::: Stored rows
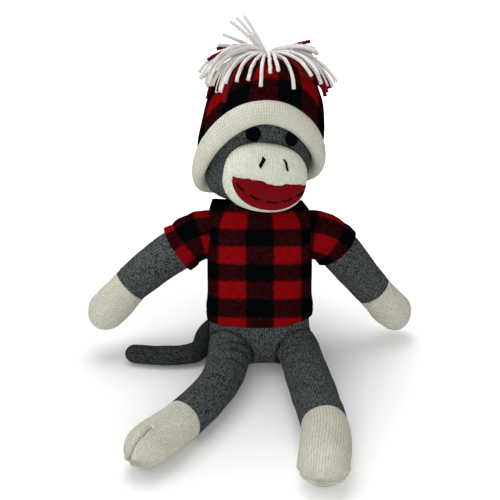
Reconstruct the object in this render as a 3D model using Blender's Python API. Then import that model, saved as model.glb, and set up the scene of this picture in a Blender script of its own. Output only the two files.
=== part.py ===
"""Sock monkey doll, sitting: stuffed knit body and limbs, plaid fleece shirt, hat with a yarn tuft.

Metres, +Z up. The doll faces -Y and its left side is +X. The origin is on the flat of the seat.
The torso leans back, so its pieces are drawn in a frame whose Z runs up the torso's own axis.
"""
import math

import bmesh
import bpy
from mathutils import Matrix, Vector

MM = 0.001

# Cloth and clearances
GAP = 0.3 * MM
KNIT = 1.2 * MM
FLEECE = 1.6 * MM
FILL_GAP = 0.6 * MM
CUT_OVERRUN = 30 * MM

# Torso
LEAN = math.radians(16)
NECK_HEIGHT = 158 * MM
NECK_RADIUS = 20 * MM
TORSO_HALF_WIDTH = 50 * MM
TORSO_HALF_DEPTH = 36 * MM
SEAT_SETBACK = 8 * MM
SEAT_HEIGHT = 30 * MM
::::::
::: Stored rows
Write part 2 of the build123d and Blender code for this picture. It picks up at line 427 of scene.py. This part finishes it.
::::::
::: Stored rows
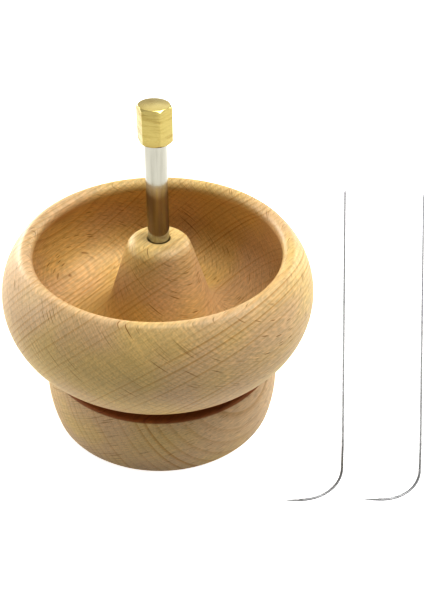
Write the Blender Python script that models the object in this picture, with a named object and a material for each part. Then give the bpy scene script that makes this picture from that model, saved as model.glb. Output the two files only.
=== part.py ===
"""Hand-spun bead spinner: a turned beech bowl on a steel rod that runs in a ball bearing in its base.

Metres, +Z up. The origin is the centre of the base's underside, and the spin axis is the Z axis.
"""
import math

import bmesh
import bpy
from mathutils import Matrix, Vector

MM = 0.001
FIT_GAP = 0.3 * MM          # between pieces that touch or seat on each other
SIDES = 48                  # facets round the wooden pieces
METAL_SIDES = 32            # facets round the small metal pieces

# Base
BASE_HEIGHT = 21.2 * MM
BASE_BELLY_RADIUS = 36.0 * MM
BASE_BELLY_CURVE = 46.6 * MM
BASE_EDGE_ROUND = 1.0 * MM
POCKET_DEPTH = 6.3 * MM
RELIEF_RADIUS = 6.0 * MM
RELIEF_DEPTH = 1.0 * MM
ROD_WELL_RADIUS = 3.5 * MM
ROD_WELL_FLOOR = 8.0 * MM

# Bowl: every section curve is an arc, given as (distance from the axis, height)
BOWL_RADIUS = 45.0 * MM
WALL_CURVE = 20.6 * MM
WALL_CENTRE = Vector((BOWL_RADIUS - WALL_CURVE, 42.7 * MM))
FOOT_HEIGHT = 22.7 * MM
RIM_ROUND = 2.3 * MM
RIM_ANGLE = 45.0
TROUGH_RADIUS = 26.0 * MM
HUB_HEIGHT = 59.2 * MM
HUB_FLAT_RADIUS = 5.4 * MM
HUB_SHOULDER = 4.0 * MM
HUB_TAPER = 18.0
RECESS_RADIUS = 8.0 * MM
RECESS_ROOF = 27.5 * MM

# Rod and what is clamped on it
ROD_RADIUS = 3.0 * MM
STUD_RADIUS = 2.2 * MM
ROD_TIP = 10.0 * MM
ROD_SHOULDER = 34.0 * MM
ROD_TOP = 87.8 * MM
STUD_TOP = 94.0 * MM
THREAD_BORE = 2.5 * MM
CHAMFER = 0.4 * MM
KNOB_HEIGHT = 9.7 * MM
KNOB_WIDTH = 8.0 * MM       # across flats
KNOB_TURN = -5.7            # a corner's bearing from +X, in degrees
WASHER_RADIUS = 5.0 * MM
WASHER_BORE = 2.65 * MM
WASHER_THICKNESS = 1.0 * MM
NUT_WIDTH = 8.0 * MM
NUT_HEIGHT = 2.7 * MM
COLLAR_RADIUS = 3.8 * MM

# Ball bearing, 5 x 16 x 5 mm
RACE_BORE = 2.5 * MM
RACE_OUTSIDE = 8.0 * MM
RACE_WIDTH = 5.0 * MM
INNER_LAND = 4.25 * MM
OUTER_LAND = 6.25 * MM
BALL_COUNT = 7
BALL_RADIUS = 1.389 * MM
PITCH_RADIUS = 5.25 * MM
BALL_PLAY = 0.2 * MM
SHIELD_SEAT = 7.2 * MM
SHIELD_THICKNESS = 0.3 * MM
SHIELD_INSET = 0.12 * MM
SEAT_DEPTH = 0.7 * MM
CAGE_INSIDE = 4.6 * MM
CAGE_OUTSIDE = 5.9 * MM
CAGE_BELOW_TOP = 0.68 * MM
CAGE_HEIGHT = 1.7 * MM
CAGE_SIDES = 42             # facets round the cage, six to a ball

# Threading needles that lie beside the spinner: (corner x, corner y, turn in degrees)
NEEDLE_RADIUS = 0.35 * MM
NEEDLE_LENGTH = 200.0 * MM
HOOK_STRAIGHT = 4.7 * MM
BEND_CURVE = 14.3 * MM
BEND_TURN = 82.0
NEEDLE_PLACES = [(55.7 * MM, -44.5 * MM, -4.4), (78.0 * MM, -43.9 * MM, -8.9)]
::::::
*Task:* Extract exactly and only the lines above from the line containing "Reconstruct the object" through the line containing "a yarn tuft.", both end lines included.

*Worked answer:*
Reconstruct the object in this render as a 3D model using Blender's Python API. Then import that model, saved as model.glb, and set up the scene of this picture in a Blender script of its own. Output only the two files.
=== part.py ===
"""Sock monkey doll, sitting: stuffed knit body and limbs, plaid fleece shirt, hat with a yarn tuft.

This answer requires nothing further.